++++ Data extract

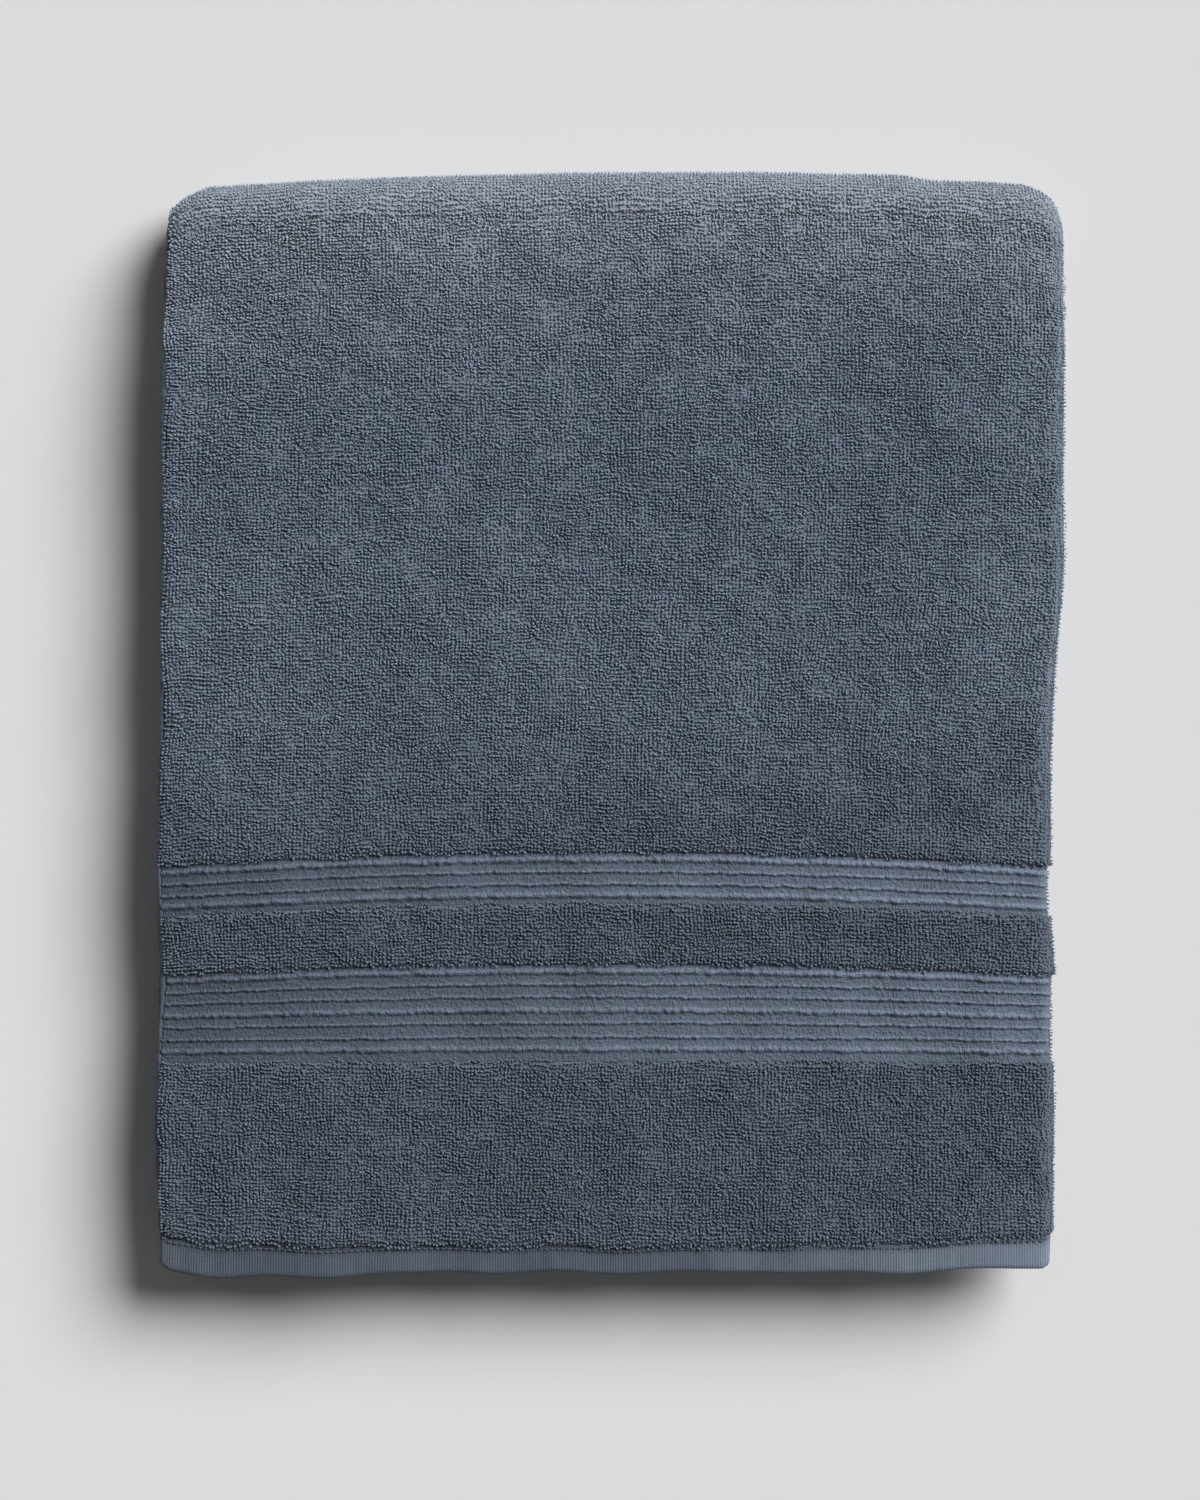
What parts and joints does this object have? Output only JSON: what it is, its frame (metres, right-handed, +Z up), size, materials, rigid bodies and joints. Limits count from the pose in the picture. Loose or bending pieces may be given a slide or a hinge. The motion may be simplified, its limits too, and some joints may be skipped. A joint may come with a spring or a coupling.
{
  "type": "bath towel",
  "caption": "Folded terry bath towel with woven ribbed borders and plain end hems, and a top leaf that opens flat about its back fold.",
  "frame": {"origin": "middle of the folded towel's underside, on the surface that it lies on", "axes": "+X across the towel towards the rolled side fold, +Y along it from the end hem to the big back fold, +Z up"},
  "size_m": [0.382, 0.466, 0.0405],
  "materials": {
    "terry": "dense looped cotton pile, matt with a soft sheen",
    "border": "flat woven ribs with raised cords, slightly smoother than the pile",
    "hem": "plain weave turned under and stitched, fine ribbing across the hem",
    "selvedge": "tight flat weave",
    "thread": "twisted cotton sewing thread"
  },
  "bodies": {
    "base": {"bottom_leaf_terry": "terry", "front_fold": "terry", "back_fold": "terry", "inner_leaf_end_hem": "hem", "inner_leaf_end_band": "terry", "inner_leaf_wide_border": "border", "inner_leaf_terry_strip": "terry", "inner_leaf_narrow_border": "border", "inner_leaf_terry_field": "terry", "inner_leaf_hem_stitching": "thread", "base_selvedge_outer": "selvedge", "base_selvedge_inner": "selvedge", "back_fold_selvedge_outer": "selvedge", "back_fold_selvedge_inner": "selvedge"},
    "top_leaf": {"top_leaf_end_hem": "hem", "top_leaf_end_band": "terry", "top_leaf_wide_border": "border", "top_leaf_terry_strip": "terry", "top_leaf_narrow_border": "border", "top_leaf_terry_field": "terry", "top_leaf_hem_stitching": "thread", "top_leaf_selvedge_upper": "selvedge", "top_leaf_selvedge_lower": "selvedge"}
  },
  "joints": [
    {"name": "top_leaf_fold", "type": "hinge", "parent": "base", "child": "top_leaf", "pos_m": [0, 0.2341, 0.02025], "axis": [-1, 0, 0], "range_deg": [0, 179.5], "deforming": ["back_fold", "back_fold_selvedge_outer", "back_fold_selvedge_inner"]}
  ]
}
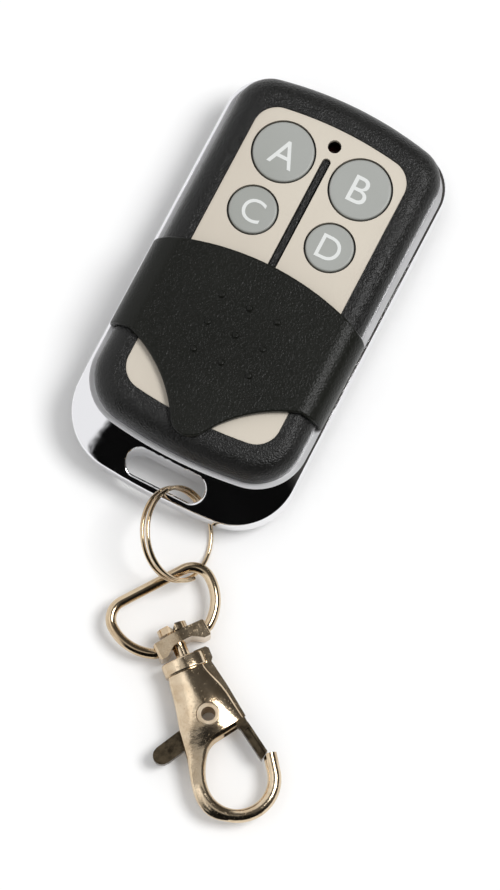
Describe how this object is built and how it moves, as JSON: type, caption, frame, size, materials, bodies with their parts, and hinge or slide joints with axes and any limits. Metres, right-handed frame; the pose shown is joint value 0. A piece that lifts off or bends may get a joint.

++++++++

Problem to work on:
Print every record above exactly as written.

Complete output:
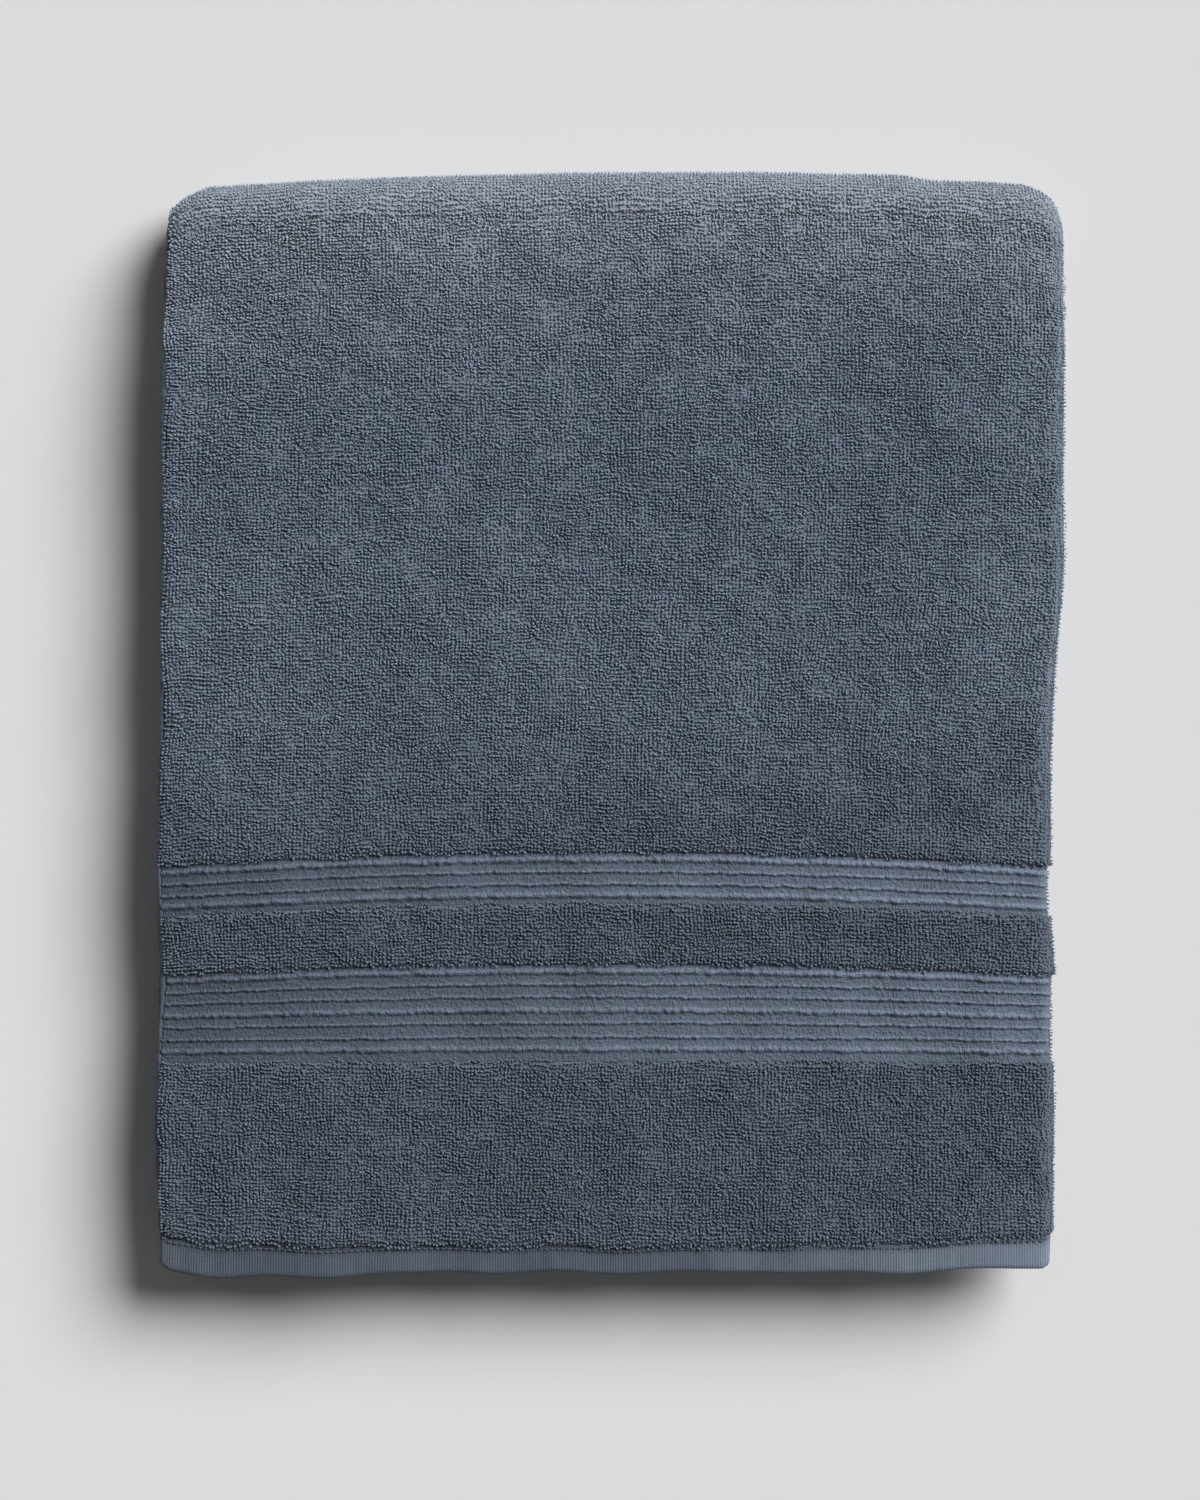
What parts and joints does this object have? Output only JSON: what it is, its frame (metres, right-handed, +Z up), size, materials, rigid bodies and joints. Limits count from the pose in the picture. Loose or bending pieces may be given a slide or a hinge. The motion may be simplified, its limits too, and some joints may be skipped. A joint may come with a spring or a coupling.
{
  "type": "bath towel",
  "caption": "Folded terry bath towel with woven ribbed borders and plain end hems, and a top leaf that opens flat about its back fold.",
  "frame": {"origin": "middle of the folded towel's underside, on the surface that it lies on", "axes": "+X across the towel towards the rolled side fold, +Y along it from the end hem to the big back fold, +Z up"},
  "size_m": [0.382, 0.466, 0.0405],
  "materials": {
    "terry": "dense looped cotton pile, matt with a soft sheen",
    "border": "flat woven ribs with raised cords, slightly smoother than the pile",
    "hem": "plain weave turned under and stitched, fine ribbing across the hem",
    "selvedge": "tight flat weave",
    "thread": "twisted cotton sewing thread"
  },
  "bodies": {
    "base": {"bottom_leaf_terry": "terry", "front_fold": "terry", "back_fold": "terry", "inner_leaf_end_hem": "hem", "inner_leaf_end_band": "terry", "inner_leaf_wide_border": "border", "inner_leaf_terry_strip": "terry", "inner_leaf_narrow_border": "border", "inner_leaf_terry_field": "terry", "inner_leaf_hem_stitching": "thread", "base_selvedge_outer": "selvedge", "base_selvedge_inner": "selvedge", "back_fold_selvedge_outer": "selvedge", "back_fold_selvedge_inner": "selvedge"},
    "top_leaf": {"top_leaf_end_hem": "hem", "top_leaf_end_band": "terry", "top_leaf_wide_border": "border", "top_leaf_terry_strip": "terry", "top_leaf_narrow_border": "border", "top_leaf_terry_field": "terry", "top_leaf_hem_stitching": "thread", "top_leaf_selvedge_upper": "selvedge", "top_leaf_selvedge_lower": "selvedge"}
  },
  "joints": [
    {"name": "top_leaf_fold", "type": "hinge", "parent": "base", "child": "top_leaf", "pos_m": [0, 0.2341, 0.02025], "axis": [-1, 0, 0], "range_deg": [0, 179.5], "deforming": ["back_fold", "back_fold_selvedge_outer", "back_fold_selvedge_inner"]}
  ]
}
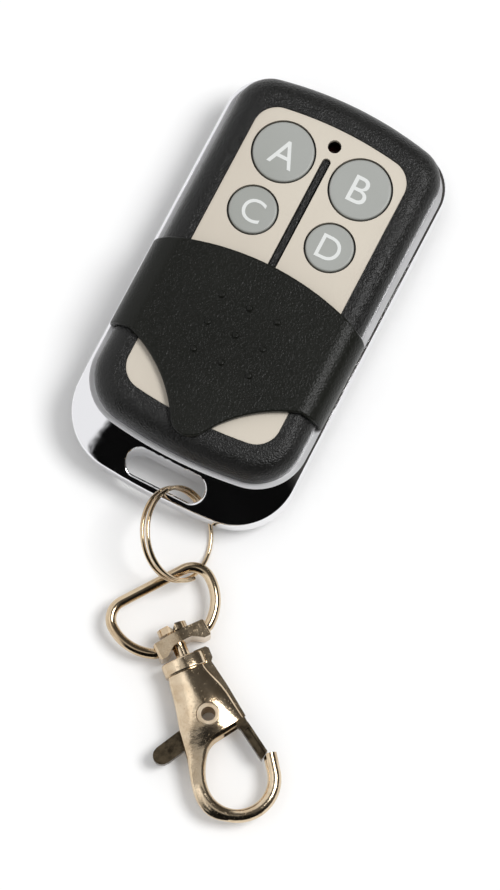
Describe how this object is built and how it moves, as JSON: type, caption, frame, size, materials, bodies with their parts, and hinge or slide joints with axes and any limits. Metres, right-handed frame; the pose shown is joint value 0. A piece that lifts off or bends may get a joint.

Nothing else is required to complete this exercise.